RECORDED DATA
################

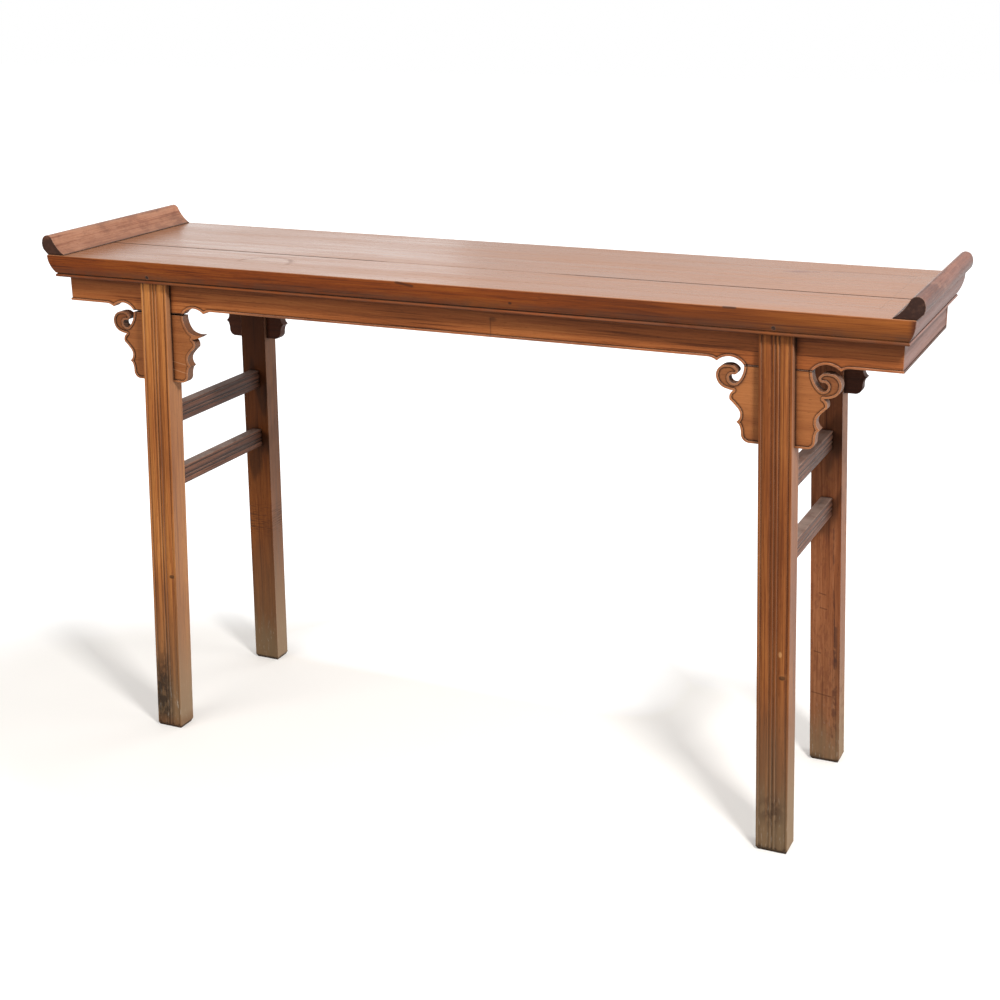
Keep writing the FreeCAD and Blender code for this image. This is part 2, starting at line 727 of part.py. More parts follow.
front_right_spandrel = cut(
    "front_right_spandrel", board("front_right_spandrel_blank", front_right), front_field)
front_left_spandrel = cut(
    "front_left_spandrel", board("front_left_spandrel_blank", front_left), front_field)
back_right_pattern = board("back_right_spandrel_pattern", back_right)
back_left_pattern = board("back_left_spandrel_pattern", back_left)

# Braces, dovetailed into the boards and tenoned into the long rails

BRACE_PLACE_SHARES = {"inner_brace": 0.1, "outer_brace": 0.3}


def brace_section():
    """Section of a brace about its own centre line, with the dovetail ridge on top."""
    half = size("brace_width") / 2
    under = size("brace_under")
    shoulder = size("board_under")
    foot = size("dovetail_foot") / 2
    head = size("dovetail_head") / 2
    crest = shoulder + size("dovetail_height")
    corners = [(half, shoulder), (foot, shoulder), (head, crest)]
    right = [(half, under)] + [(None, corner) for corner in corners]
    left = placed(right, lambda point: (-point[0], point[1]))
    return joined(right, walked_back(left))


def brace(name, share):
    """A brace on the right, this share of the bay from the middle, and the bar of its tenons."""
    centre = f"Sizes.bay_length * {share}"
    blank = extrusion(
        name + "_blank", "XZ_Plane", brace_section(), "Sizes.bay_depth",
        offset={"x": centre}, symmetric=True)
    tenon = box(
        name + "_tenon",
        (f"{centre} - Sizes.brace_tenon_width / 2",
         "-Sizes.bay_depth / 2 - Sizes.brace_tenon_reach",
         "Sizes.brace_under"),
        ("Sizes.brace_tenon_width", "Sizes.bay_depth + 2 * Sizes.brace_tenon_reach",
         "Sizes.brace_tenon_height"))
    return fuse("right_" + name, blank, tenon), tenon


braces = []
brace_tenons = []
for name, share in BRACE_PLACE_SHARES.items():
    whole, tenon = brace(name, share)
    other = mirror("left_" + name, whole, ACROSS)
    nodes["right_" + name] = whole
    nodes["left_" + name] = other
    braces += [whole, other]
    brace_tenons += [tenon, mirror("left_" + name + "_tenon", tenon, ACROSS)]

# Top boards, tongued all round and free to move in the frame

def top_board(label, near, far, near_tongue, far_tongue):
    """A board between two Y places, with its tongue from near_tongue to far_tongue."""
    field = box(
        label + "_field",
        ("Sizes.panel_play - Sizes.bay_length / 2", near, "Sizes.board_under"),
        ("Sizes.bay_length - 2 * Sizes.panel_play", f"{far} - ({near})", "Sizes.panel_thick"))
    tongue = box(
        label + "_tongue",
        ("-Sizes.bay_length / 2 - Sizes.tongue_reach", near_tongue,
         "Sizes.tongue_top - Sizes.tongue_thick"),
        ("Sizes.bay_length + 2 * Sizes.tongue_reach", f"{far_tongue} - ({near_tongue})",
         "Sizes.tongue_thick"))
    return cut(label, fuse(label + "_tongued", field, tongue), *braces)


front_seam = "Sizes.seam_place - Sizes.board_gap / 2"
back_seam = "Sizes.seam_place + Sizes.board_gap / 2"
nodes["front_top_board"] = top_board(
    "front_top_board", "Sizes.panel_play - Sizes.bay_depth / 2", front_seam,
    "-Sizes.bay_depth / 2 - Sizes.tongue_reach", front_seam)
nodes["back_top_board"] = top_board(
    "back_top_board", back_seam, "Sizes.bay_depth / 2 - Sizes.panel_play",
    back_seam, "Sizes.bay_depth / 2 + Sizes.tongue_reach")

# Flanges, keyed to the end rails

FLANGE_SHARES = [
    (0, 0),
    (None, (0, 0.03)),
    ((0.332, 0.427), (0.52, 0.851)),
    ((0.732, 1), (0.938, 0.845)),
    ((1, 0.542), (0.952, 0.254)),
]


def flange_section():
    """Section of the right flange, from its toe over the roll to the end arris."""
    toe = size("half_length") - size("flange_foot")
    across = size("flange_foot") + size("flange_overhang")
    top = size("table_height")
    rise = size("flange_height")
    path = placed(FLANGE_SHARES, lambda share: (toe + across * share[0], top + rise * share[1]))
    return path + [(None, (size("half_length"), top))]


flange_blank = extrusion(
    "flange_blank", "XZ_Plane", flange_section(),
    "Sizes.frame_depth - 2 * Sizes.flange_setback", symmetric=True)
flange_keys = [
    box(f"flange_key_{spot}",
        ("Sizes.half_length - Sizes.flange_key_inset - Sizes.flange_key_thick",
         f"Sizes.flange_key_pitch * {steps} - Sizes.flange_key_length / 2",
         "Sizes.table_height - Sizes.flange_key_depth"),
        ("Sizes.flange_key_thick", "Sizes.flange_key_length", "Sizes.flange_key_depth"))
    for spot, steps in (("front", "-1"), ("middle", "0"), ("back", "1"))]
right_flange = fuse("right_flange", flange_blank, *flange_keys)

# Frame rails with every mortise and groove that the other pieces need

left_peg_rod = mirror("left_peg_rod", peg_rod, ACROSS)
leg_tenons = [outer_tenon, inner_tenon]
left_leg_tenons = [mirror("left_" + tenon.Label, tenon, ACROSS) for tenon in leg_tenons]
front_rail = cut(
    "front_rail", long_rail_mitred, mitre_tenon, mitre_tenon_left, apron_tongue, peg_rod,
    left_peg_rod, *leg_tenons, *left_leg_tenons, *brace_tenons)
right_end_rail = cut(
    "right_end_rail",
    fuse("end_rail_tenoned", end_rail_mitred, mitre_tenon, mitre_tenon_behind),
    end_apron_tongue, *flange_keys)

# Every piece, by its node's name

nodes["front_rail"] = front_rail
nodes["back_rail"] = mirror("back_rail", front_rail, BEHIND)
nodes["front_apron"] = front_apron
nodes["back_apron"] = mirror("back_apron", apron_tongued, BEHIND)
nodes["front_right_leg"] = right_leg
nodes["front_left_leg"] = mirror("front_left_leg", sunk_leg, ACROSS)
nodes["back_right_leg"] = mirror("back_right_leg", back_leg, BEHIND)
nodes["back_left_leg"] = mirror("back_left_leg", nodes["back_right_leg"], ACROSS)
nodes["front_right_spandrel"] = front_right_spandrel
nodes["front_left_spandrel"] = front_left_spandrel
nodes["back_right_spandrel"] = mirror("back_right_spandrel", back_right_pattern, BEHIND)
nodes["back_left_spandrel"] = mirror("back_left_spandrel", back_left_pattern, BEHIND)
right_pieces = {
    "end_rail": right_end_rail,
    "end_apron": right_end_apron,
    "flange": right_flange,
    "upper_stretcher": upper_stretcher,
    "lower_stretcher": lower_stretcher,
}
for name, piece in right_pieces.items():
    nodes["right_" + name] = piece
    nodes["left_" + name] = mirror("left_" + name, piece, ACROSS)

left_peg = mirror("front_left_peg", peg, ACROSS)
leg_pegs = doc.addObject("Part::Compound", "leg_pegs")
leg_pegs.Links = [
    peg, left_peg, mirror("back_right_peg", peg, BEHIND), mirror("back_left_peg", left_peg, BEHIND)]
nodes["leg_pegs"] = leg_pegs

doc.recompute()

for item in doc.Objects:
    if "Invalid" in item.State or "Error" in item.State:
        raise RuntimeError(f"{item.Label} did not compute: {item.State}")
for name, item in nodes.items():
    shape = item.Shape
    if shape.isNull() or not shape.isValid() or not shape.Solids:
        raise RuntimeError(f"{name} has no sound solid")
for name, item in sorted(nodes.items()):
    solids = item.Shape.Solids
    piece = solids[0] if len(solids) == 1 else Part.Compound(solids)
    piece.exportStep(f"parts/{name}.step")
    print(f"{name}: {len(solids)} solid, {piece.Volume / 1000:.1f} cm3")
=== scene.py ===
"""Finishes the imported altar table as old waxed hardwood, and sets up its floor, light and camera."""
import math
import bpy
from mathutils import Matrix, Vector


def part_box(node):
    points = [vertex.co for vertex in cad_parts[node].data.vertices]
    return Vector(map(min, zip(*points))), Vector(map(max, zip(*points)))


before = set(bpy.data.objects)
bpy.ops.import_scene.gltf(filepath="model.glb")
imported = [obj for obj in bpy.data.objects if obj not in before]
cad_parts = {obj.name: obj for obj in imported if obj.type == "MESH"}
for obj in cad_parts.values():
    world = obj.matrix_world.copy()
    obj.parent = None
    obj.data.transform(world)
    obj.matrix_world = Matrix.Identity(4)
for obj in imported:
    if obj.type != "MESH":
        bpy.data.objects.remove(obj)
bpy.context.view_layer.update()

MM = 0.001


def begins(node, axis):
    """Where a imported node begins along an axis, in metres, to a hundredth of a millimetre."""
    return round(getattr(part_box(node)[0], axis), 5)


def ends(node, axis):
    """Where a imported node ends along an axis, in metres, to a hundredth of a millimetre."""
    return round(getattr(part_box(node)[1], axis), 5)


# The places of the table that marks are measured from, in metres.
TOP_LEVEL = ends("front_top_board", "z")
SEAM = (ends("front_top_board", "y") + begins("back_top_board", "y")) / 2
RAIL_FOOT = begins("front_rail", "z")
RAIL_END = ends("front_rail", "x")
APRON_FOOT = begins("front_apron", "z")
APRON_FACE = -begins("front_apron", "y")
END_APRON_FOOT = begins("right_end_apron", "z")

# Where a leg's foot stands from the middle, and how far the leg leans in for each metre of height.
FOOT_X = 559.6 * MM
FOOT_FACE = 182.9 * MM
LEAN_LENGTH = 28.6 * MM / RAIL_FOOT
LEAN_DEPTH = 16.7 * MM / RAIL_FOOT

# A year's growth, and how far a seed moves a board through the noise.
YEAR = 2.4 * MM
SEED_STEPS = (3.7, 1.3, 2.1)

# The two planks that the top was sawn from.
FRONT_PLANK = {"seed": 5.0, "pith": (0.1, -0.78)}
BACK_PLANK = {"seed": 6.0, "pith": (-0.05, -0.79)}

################

WHAT THIS TASK INVOLVES
Return exactly the lines from the line that has "zip(*points))), Vector(map(max, zip(*points)))" to the line that has "obj.parent = None", both of them included.

EXERCISE RESPONSE
    return Vector(map(min, zip(*points))), Vector(map(max, zip(*points)))


before = set(bpy.data.objects)
bpy.ops.import_scene.gltf(filepath="model.glb")
imported = [obj for obj in bpy.data.objects if obj not in before]
cad_parts = {obj.name: obj for obj in imported if obj.type == "MESH"}
for obj in cad_parts.values():
    world = obj.matrix_world.copy()
    obj.parent = None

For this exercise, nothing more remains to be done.